===== Dataset entries

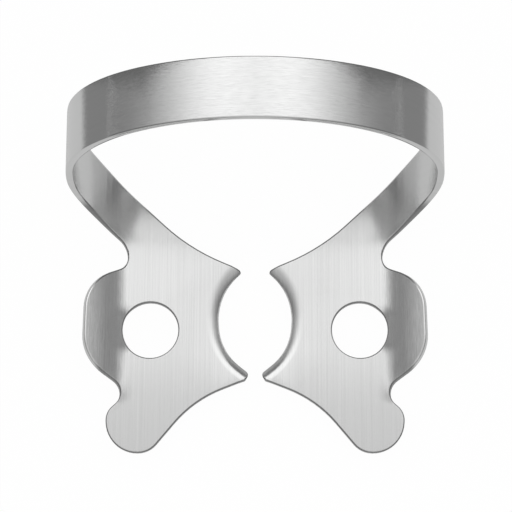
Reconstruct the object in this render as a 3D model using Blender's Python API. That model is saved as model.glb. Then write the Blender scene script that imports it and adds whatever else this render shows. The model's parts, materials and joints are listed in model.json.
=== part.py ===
"""Rubber dam clamp: one stamped sheet of spring steel, folded into two jaws and a bow.

The half sheet is drawn flat. In the flat pattern x runs from the middle of the bite gap, along the jaw
and the leg, to the top of the bow, and y runs from the line of the forceps holes towards the bow. Each
point of the pattern is then carried onto the folded shape, the sheet gets its thickness and rounded
rim, and the half is mirrored. Sizes are in millimetres. The clamp stands on z = 0 under its middle.
"""

import math

import bmesh
import bpy
from mathutils import Vector
from mathutils.geometry import delaunay_2d_cdt

MM = 0.001

# Sheet
SHEET_THICKNESS = 0.55
EDGE_ROUNDING = 0.11

# Folded shape, at mid sheet
FOLD_LINE_X = 8.65
LOWER_BEND_RADIUS = 4.3
BOW_RISE = 11.85
BOW_LEAN = math.radians(2.9)

# Band of the bow
BAND_FRONT_Y = 9.83
BAND_WIDTH = 4.11
BAND_SHOULDER_X = 30.5

# Leg between the bow and the jaw
LEG_FRONT_X = 13.62
LEG_FRONT_RADIUS = 10.4
LEG_REAR_X = 13.85
LEG_REAR_FLARE = 0.59
LEG_REAR_RADIUS = 11.9
LEG_INNER_X = 4.6
LEG_INNER_Y = 5.91
LEG_INNER_RADIUS = 14.3

# Forceps hole
HOLE_X = 7.46
HOLE_DIAMETER = 4.0

# Notch between the leg and the wing
REAR_NOTCH_LEG_X = 9.23
REAR_NOTCH_LEG_Y = 6.16
REAR_NOTCH_LEG_RADIUS = 1.8
REAR_NOTCH_WING_X = 9.07
REAR_NOTCH_WING_Y = 4.71
REAR_NOTCH_WING_RADIUS = 0.95

# Wing beside the hole, bent up
WING_REAR_X = 12.02
WING_REAR_Y = 3.37
WING_REAR_RADIUS = 3.2
WING_FRONT_X = 12.13
WING_FRONT_Y = -2.27
WING_FRONT_RADIUS = 3.1
WING_BEND_RADIUS = 3.0
WING_ANGLE = math.radians(32.0)
WING_EASE_RADIUS = 11.0
WING_FLAT_REAR_Y = 5.66
WING_FULL_REAR_Y = 4.56
WING_FULL_FRONT_Y = -4.04
WING_FLAT_FRONT_Y = -5.24

# Notch between the wing and the tail lobe
FRONT_NOTCH_X = 8.86
FRONT_NOTCH_Y = -4.41
FRONT_NOTCH_RADIUS = 1.03

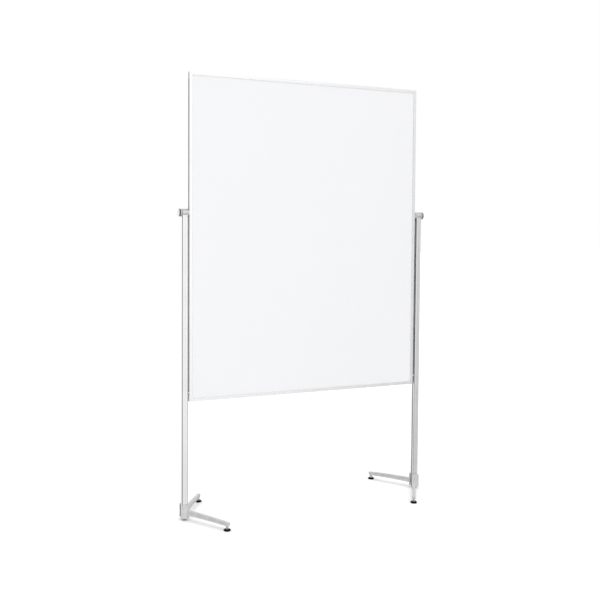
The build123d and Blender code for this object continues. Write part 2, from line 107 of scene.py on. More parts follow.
def arithmetic(tree, operation, first, second=0.0):
    """Result of a Math node; each value is a number or another node's output."""
    node = add_node(tree, "ShaderNodeMath", {"operation": operation})
    for socket, value in zip(node.inputs, (first, second)):
        connect(tree, socket, value)
    return node.outputs["Value"]


def vector_math(tree, operation, *vectors):
    """Outputs of a Vector Math node; each vector is three numbers or another node's output."""
    node = add_node(tree, "ShaderNodeVectorMath", {"operation": operation})
    for socket, value in zip(node.inputs, vectors):
        connect(tree, socket, value)
    return node.outputs


def blend_colour(tree, share, first, second, mode="MIX"):
    """Colour between first and second; each is three numbers or another node's output."""
    node = add_node(tree, "ShaderNodeMix", {"data_type": "RGBA", "blend_type": mode}, Factor=share)
    colours = [socket for socket in node.inputs if socket.type == "RGBA"]
    for socket, value in zip(colours, (first, second)):
        connect(tree, socket, (*value, 1) if isinstance(value, tuple) else value)
    return next(socket for socket in node.outputs if socket.type == "RGBA")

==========

## Directions
Each line of the material should be echoed exactly.

## Exercise output
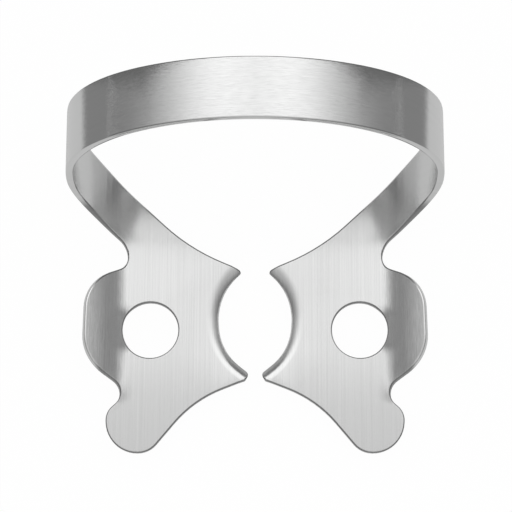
Reconstruct the object in this render as a 3D model using Blender's Python API. That model is saved as model.glb. Then write the Blender scene script that imports it and adds whatever else this render shows. The model's parts, materials and joints are listed in model.json.
=== part.py ===
"""Rubber dam clamp: one stamped sheet of spring steel, folded into two jaws and a bow.

The half sheet is drawn flat. In the flat pattern x runs from the middle of the bite gap, along the jaw
and the leg, to the top of the bow, and y runs from the line of the forceps holes towards the bow. Each
point of the pattern is then carried onto the folded shape, the sheet gets its thickness and rounded
rim, and the half is mirrored. Sizes are in millimetres. The clamp stands on z = 0 under its middle.
"""

import math

import bmesh
import bpy
from mathutils import Vector
from mathutils.geometry import delaunay_2d_cdt

MM = 0.001

# Sheet
SHEET_THICKNESS = 0.55
EDGE_ROUNDING = 0.11

# Folded shape, at mid sheet
FOLD_LINE_X = 8.65
LOWER_BEND_RADIUS = 4.3
BOW_RISE = 11.85
BOW_LEAN = math.radians(2.9)

# Band of the bow
BAND_FRONT_Y = 9.83
BAND_WIDTH = 4.11
BAND_SHOULDER_X = 30.5

# Leg between the bow and the jaw
LEG_FRONT_X = 13.62
LEG_FRONT_RADIUS = 10.4
LEG_REAR_X = 13.85
LEG_REAR_FLARE = 0.59
LEG_REAR_RADIUS = 11.9
LEG_INNER_X = 4.6
LEG_INNER_Y = 5.91
LEG_INNER_RADIUS = 14.3

# Forceps hole
HOLE_X = 7.46
HOLE_DIAMETER = 4.0

# Notch between the leg and the wing
REAR_NOTCH_LEG_X = 9.23
REAR_NOTCH_LEG_Y = 6.16
REAR_NOTCH_LEG_RADIUS = 1.8
REAR_NOTCH_WING_X = 9.07
REAR_NOTCH_WING_Y = 4.71
REAR_NOTCH_WING_RADIUS = 0.95

# Wing beside the hole, bent up
WING_REAR_X = 12.02
WING_REAR_Y = 3.37
WING_REAR_RADIUS = 3.2
WING_FRONT_X = 12.13
WING_FRONT_Y = -2.27
WING_FRONT_RADIUS = 3.1
WING_BEND_RADIUS = 3.0
WING_ANGLE = math.radians(32.0)
WING_EASE_RADIUS = 11.0
WING_FLAT_REAR_Y = 5.66
WING_FULL_REAR_Y = 4.56
WING_FULL_FRONT_Y = -4.04
WING_FLAT_FRONT_Y = -5.24

# Notch between the wing and the tail lobe
FRONT_NOTCH_X = 8.86
FRONT_NOTCH_Y = -4.41
FRONT_NOTCH_RADIUS = 1.03

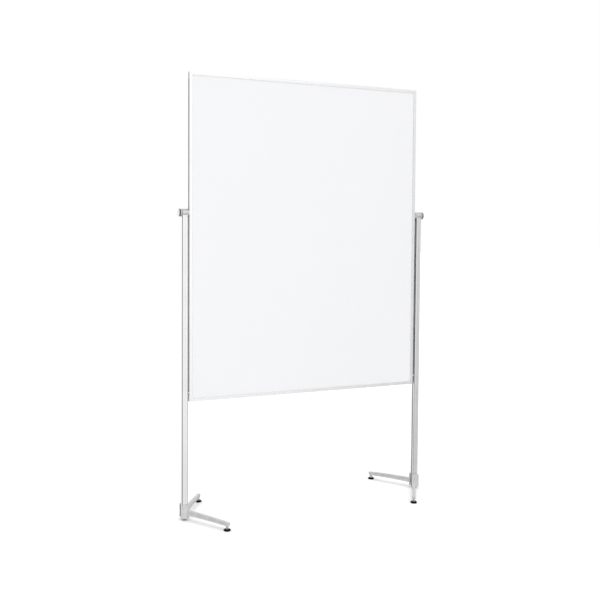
The build123d and Blender code for this object continues. Write part 2, from line 107 of scene.py on. More parts follow.
def arithmetic(tree, operation, first, second=0.0):
    """Result of a Math node; each value is a number or another node's output."""
    node = add_node(tree, "ShaderNodeMath", {"operation": operation})
    for socket, value in zip(node.inputs, (first, second)):
        connect(tree, socket, value)
    return node.outputs["Value"]


def vector_math(tree, operation, *vectors):
    """Outputs of a Vector Math node; each vector is three numbers or another node's output."""
    node = add_node(tree, "ShaderNodeVectorMath", {"operation": operation})
    for socket, value in zip(node.inputs, vectors):
        connect(tree, socket, value)
    return node.outputs


def blend_colour(tree, share, first, second, mode="MIX"):
    """Colour between first and second; each is three numbers or another node's output."""
    node = add_node(tree, "ShaderNodeMix", {"data_type": "RGBA", "blend_type": mode}, Factor=share)
    colours = [socket for socket in node.inputs if socket.type == "RGBA"]
    for socket, value in zip(colours, (first, second)):
        connect(tree, socket, (*value, 1) if isinstance(value, tuple) else value)
    return next(socket for socket in node.outputs if socket.type == "RGBA")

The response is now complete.